Je zou ook kunnen hebben dat je (een soort van) nabij een leiding of kabel van een netbeheerder wil gaan bouwen. Dat vinden netbeheerders onwenselijk, voor het geval de windmolen zou omvallen. De minister noemde weliswaar het incident van de gebroken windmolen in Zeewolde eerder dit jaar “uitzonderlijk”, het kan niet de bedoeling zijn dat je hierdoor het land in de stroomproblemen brengt met alle maatschappelijke consequenties van dien. Wel bijzonder als je wat later bij eenzelfde windpark ineens hoort dat privévliegtuigen bijvoorbeeld in dat gebied de goedkeuring hebben gekregen om laag te vliegen als het zicht is belemmerd. Iets met gelijke monniken, gelijke kappen…

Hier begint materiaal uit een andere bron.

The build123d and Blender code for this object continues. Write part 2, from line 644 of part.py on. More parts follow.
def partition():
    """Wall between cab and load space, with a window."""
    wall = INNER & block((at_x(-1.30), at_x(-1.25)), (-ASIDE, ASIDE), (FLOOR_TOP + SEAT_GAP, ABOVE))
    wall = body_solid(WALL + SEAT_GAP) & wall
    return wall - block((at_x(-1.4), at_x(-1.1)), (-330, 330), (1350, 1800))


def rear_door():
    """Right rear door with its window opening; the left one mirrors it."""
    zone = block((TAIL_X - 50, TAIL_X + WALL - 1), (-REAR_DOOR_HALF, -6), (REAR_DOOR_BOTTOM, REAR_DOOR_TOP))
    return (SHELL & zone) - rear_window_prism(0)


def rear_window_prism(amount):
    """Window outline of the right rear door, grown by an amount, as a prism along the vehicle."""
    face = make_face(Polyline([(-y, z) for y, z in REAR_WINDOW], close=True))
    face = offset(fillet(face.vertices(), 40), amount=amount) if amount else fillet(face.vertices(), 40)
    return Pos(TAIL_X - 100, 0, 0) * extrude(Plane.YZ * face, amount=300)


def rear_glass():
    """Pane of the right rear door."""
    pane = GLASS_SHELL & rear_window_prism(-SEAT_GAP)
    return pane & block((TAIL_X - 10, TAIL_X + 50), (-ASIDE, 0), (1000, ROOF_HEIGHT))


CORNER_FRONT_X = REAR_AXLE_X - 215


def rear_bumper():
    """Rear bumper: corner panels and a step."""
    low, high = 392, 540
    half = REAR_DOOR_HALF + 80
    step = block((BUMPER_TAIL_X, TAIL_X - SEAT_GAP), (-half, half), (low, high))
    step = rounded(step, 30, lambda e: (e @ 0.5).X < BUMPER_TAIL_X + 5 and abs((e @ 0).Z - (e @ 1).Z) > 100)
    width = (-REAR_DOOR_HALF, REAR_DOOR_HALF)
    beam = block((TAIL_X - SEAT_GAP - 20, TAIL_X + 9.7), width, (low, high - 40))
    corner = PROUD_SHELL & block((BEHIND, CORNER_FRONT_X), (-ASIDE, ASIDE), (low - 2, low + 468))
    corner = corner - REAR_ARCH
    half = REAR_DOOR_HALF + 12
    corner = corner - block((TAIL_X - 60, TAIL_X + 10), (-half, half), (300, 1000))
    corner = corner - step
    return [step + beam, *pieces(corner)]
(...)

Je moet uiteraard rekening houden met omwonenden en ze niet lastig vallen met geluid en schaduw die boven de norm uitkomt. Maar je moet ook nadenken over toekomstige omwonenden: woningbouw over tien, vijftien of twintig jaar. Gaan die er last van krijgen? De ruimtelijke puzzel is bekend en de wooncrisis prangend dus moet je bij het berekenen van de effecten echt vooruitdenken.
Dus samenvattend: waar mag een windmolen staan? Niet altijd pal naast de weg, niet naast een waterkering, niet waar mensen werken (wegens ijsvorming op de bladen als het weer eens koud is), niet naast woningen, niet naast het vliegveld, niet bij het bos, liever niet bij de afslag van een snelweg, alleen bij uitzondering bij een dijk en ga zo maar door.

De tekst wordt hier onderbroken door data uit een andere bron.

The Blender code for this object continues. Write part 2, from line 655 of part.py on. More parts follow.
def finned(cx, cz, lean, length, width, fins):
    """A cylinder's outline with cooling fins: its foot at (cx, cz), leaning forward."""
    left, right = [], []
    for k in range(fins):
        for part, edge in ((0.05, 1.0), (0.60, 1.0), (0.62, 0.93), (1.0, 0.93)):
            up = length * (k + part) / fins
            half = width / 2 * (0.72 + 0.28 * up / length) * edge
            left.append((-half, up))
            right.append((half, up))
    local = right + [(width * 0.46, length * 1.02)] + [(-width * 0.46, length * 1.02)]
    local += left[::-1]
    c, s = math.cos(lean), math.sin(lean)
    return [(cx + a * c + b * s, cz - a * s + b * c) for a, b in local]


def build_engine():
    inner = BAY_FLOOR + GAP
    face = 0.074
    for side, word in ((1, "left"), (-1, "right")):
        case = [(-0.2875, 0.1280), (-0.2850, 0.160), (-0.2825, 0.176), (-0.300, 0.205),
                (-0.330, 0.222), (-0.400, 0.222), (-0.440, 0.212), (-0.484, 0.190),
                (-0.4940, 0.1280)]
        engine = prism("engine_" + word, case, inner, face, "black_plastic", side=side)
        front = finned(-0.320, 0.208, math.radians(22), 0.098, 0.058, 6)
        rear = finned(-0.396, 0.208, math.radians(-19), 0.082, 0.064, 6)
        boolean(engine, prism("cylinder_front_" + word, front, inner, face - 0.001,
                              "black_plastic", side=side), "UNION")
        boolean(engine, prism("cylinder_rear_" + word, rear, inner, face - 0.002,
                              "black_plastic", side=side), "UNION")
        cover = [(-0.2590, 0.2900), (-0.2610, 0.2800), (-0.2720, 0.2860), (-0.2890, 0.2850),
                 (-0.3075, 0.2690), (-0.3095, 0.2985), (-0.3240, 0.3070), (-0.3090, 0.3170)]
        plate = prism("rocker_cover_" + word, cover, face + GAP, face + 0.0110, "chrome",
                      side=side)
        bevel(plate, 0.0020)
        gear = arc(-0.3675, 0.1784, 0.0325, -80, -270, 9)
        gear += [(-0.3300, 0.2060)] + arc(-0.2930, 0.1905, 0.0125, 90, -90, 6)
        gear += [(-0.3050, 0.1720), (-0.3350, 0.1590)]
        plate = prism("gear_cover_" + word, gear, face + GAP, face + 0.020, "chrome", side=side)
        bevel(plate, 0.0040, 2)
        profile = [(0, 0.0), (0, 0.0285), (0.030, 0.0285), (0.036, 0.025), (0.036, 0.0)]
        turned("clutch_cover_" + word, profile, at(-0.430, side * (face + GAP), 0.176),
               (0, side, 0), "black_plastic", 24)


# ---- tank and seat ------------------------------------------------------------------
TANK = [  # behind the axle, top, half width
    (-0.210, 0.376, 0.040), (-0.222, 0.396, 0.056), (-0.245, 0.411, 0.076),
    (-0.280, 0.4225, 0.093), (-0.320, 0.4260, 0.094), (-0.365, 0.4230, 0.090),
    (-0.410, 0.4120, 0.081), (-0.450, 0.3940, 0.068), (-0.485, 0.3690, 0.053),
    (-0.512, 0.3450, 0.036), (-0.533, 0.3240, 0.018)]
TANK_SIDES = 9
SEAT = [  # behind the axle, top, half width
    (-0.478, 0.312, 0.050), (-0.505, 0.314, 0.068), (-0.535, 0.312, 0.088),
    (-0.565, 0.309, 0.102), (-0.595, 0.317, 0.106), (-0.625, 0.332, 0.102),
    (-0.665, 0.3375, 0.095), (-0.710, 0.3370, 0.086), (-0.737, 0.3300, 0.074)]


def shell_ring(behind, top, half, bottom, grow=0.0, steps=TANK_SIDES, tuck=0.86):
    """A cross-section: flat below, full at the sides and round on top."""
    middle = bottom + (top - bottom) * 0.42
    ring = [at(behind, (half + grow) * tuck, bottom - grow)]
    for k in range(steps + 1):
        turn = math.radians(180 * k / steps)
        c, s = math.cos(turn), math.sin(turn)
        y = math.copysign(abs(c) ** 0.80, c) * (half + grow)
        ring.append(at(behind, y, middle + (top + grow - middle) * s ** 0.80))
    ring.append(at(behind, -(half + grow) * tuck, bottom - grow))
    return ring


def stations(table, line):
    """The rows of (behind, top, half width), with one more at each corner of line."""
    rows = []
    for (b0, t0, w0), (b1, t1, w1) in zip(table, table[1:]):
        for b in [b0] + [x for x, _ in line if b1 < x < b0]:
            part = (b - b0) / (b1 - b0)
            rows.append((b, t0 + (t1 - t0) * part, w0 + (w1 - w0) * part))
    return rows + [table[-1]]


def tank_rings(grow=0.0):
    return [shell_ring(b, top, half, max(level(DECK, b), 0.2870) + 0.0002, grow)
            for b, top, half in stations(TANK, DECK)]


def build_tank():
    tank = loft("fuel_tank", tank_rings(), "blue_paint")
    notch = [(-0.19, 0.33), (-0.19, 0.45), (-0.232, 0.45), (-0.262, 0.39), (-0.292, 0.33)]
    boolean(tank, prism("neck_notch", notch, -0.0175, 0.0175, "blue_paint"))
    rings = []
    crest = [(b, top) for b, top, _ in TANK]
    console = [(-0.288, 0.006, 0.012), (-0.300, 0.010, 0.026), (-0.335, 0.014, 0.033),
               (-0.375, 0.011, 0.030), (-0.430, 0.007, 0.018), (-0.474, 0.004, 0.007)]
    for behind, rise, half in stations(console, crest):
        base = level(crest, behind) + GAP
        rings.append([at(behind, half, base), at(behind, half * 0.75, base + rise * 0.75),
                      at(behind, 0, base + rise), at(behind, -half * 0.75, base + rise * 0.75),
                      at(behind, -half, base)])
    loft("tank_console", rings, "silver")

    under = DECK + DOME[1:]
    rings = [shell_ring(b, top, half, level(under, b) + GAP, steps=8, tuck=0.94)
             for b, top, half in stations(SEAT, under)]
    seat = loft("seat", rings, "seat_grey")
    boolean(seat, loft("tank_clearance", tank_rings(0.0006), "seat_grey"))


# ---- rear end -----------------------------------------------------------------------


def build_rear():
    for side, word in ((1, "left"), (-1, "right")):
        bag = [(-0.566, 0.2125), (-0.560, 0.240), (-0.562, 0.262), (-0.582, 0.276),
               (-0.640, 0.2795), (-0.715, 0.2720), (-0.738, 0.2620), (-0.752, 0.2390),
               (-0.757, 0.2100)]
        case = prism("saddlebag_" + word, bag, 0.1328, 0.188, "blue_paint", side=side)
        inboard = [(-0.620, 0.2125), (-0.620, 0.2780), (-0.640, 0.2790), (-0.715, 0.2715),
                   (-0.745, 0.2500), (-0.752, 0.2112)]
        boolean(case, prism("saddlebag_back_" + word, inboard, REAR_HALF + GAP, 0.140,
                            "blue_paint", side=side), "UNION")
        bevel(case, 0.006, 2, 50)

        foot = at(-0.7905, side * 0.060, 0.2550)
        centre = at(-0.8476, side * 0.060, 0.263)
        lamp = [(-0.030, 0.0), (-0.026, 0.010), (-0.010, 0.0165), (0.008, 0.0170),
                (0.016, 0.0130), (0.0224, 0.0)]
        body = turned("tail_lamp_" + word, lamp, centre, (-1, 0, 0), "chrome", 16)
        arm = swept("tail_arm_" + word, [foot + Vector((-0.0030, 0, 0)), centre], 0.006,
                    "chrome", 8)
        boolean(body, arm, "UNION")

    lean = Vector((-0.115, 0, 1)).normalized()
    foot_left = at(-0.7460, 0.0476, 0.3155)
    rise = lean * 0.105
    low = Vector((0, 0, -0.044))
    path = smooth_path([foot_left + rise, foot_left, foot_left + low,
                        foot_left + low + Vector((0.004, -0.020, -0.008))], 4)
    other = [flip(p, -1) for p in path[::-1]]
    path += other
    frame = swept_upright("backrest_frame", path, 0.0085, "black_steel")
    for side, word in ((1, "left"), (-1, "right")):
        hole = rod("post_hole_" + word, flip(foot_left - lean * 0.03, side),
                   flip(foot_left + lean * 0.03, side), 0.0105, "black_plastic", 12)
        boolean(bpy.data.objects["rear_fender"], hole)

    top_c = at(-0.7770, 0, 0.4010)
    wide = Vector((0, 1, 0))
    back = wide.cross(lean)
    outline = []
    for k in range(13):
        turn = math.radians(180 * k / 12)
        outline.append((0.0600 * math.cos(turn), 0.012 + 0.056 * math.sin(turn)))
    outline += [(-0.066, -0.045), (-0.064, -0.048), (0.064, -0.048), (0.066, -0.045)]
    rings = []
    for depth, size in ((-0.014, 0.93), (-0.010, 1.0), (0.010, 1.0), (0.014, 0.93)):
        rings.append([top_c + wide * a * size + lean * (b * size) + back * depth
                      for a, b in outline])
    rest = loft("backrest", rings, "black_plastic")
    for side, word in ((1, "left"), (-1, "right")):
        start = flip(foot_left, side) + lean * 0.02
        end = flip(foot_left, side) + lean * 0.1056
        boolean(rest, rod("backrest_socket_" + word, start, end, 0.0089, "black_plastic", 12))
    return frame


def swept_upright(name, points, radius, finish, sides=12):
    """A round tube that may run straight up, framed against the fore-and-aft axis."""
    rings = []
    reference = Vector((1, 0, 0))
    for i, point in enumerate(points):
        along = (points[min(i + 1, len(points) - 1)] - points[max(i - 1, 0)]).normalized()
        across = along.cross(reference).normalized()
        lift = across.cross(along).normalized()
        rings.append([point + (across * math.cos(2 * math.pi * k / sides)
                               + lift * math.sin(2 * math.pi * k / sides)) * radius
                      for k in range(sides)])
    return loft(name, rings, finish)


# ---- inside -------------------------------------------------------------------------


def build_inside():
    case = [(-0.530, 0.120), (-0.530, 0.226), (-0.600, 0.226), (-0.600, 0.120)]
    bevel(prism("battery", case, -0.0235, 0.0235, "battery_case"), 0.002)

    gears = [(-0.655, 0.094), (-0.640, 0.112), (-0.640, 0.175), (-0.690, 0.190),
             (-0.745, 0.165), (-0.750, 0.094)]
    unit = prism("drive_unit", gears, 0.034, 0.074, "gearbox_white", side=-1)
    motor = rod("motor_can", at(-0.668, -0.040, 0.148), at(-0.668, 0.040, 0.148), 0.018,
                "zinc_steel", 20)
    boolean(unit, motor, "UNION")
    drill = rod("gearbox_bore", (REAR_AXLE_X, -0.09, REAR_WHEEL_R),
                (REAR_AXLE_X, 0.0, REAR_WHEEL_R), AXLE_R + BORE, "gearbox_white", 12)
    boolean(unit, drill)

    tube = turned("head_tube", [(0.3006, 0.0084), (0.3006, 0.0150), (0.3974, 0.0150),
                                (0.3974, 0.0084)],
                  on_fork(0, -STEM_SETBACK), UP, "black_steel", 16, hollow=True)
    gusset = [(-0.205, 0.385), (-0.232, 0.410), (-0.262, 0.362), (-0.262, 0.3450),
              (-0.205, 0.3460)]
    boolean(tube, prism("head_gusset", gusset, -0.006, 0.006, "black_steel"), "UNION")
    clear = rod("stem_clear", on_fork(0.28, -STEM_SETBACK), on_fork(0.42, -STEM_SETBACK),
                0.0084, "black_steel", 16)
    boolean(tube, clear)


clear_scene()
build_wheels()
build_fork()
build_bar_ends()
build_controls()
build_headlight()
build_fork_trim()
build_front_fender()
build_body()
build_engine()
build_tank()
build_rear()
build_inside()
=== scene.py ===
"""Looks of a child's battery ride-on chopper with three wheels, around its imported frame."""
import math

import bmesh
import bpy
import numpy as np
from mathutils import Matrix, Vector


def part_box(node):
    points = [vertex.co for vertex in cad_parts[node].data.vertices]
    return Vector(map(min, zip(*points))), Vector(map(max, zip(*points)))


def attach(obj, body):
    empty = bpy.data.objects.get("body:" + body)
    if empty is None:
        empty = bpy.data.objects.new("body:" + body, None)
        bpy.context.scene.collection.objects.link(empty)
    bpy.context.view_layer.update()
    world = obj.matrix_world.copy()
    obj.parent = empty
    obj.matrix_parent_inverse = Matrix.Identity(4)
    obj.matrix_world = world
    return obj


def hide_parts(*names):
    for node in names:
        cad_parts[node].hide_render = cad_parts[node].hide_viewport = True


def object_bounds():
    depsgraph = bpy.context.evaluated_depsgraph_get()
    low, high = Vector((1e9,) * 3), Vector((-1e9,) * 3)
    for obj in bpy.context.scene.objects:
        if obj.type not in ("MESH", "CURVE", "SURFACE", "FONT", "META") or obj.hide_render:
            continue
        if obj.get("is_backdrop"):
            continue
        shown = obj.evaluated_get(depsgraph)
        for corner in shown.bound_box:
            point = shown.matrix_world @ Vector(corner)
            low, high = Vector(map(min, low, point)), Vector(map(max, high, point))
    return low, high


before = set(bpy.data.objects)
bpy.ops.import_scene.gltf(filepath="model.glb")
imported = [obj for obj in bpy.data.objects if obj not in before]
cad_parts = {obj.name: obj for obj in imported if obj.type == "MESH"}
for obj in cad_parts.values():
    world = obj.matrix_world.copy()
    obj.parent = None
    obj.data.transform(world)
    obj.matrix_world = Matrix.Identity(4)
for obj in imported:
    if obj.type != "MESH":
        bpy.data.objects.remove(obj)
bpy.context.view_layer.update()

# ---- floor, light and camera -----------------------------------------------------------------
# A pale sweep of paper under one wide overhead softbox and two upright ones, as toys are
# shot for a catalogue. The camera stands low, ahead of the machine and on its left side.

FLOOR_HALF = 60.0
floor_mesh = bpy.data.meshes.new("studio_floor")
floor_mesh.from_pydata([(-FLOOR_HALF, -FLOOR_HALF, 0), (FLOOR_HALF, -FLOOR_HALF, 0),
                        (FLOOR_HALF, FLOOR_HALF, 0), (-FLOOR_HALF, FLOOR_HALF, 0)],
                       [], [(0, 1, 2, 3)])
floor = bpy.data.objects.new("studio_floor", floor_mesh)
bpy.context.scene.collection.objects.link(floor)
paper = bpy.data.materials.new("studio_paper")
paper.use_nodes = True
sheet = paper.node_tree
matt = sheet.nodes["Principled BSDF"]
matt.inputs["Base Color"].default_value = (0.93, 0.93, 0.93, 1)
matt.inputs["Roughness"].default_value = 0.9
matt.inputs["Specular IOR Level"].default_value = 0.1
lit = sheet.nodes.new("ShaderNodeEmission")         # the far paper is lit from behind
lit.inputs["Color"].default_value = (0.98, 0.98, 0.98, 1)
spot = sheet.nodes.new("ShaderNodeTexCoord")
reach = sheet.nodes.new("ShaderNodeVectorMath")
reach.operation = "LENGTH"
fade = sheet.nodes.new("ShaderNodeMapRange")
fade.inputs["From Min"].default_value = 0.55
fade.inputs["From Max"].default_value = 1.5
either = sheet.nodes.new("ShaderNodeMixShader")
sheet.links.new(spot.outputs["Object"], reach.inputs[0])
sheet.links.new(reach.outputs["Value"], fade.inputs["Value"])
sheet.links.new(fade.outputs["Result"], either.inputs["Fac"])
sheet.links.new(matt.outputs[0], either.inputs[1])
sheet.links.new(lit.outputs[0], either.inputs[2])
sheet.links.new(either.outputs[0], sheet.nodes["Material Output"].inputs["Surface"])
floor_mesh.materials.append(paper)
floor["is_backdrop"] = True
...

(In Frankrijk gelden er ook strenge eisen. Zo bepaalde de Franse Raad van State in juni 2022 dat windpark Venesmes in het département du Cher niet mocht worden gebouwd vanwege het feit dat de molens vanuit de terrassen van monumenten zichtbaar zou zijn. Als je bedenkt dat ongeveer elk Frans dorp een kerk heeft met de status van beschermd dorpsgezicht snap je dat Frankrijk weliswaar een stuk groter is, maar dat het niet per se makkelijker is om daar een windpark te ontwikkelen.)
Dus ja, ik snap dat er veel weerstand is tegen wind op land en kan mij vaak goed inleven in de geleverde kritiek. Maar van één ding kan ik jullie én mijn moeder verzekeren: voor elke windmolen die er de komende tijd gebouwd gaat worden, is er goed nagedacht over waar ze gaat staan. En dat is zeker niet n’importe où.